Friel addressed in the Times story her vigilance at being used by the NFL as a puppet. 

"But Friel also rejects any story line that she is a co-opted cog in a public relations effort to stem an image crisis.

" 'I am a professional at what I do, and I take what I do so seriously, and the repercussions are so important, that I would never not do the right thing,'  she said.

"She added, 'If I felt the pressure to do something other than that, I would go look for another job.' "

The only thing the NFL’s offered as a reason for Brown’s light suspension is that neither his ex-wife nor authorities cooperated in the investigation the NFL tried to conduct. Whether that’s the whole truth or not, folding their tent and not offering an explanation for it flies in the face of this statement made by Friel six months ago talking to the Times. 

"The only issue (she declined even to call it a frustration) is the expectation by some of instant investigative findings following an allegation. Friel said that she was no longer in law enforcement, had no subpoena power and must pursue these cases more like a reporter or private investigator.

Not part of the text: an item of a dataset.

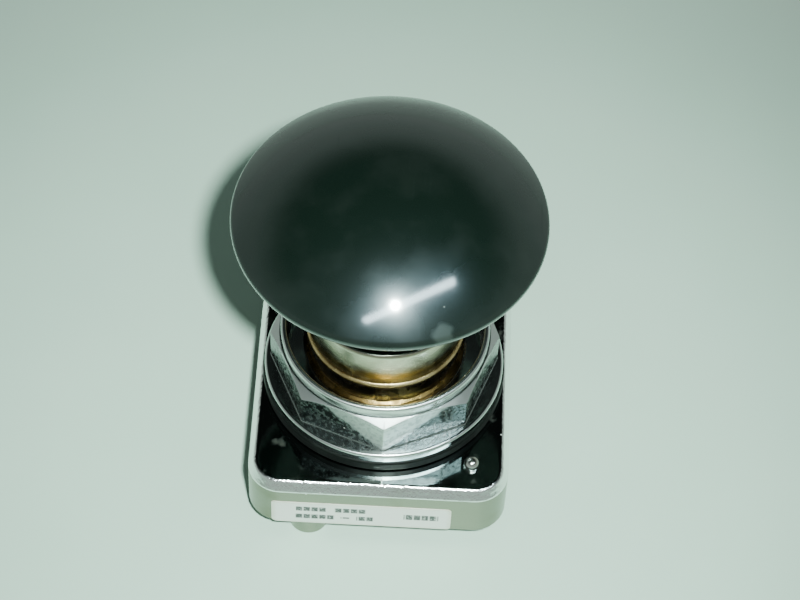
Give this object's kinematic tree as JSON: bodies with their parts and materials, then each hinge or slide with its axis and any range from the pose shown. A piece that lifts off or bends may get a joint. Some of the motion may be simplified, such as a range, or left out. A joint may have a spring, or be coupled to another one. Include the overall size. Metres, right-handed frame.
{
  "type": "industrial plunger push button",
  "caption": "Panel push button: black mushroom head on a sprung stem, threaded brass neck, octagonal clamping nut, rubber gasket and plated square base.",
  "frame": {"origin": "on the stem's axis, at the height of the ends of the mounting posts", "axes": "+Z along the stem towards the head's dome, -Y towards the front face that carries the label, +X to the right seen from the front"},
  "size_m": [0.0572, 0.0572, 0.0764],
  "materials": {
    "base_plating": "bright plating on a die casting",
    "nut_plating": "bright plating, fine pits on the flats",
    "neck_brass": "machined brass, slightly tarnished",
    "collar_nickel": "satin nickel",
    "head_black": "polished black moulding",
    "gasket_rubber": "moulded rubber",
    "seal_rubber": "moulded rubber",
    "label_vinyl": "white vinyl with dark printed bars",
    "stem_steel": "ground steel",
    "plain_steel": "plain turned steel",
    "spring_steel": "drawn spring wire",
    "screw_steel": "black oxide",
    "pin_steel": "polished",
    "plate_zinc": "zinc plated",
    "bush_bronze": "sintered bronze",
    "bush_nylon": "natural nylon"
  },
  "bodies": {
    "operator": {"base_casting": "base_plating", "threaded_neck": "neck_brass", "neck_key": "plain_steel", "neck_collar": "collar_nickel", "wiper_seal": "seal_rubber", "upper_bush": "bush_bronze", "stem_seal": "seal_rubber", "lower_bush": "bush_nylon", "spring_seat": "plain_steel", "return_spring": "spring_steel", "panel_gasket": "gasket_rubber", "octagonal_nut": "nut_plating", "locating_pin": "pin_steel", "rating_label": "label_vinyl"},
    "plunger": {"mushroom_head": "head_black", "head_insert": "neck_brass", "head_set_screw": "screw_steel", "plunger_stem": "stem_steel", "spring_cup": "plain_steel", "retaining_ring": "spring_steel", "bumper_ring": "seal_rubber", "push_plate": "plate_zinc", "push_plate_screw": "screw_steel"}
  },
  "joints": [
    {"name": "press", "type": "slide", "parent": "operator", "child": "plunger", "axis": [0, 0, -1], "range_m": [0, 0.00635], "stiffness_N_per_m": 1200, "springref_m": -0.007, "deforming": ["return_spring"]}
  ]
}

"This means asking the local police department for incident reports, transcripts of 911 calls, photographs, interviews with responding officers. This means wading through redacted documents, being rebuffed by witnesses and alleged victims, waiting for the processing of freedom-of-information requests. This means hitting walls, putting together a to-do list, then waiting for the case to be adjudicated, dismissed or closed.

"Then, Friel said, 'we’re going to circle back and go through the whole list again.' "

The NFL had two choices when it how to package Brown’s suspension. Either leave people to presume it was trying to bury an infraction and save face for the beloved owner or a precious New York city franchise. Or demonstrate that there really was a new way of doing business by being painfully transparent. 

It chose the former. And they now deal with the fallout of mistrust. Again. Still.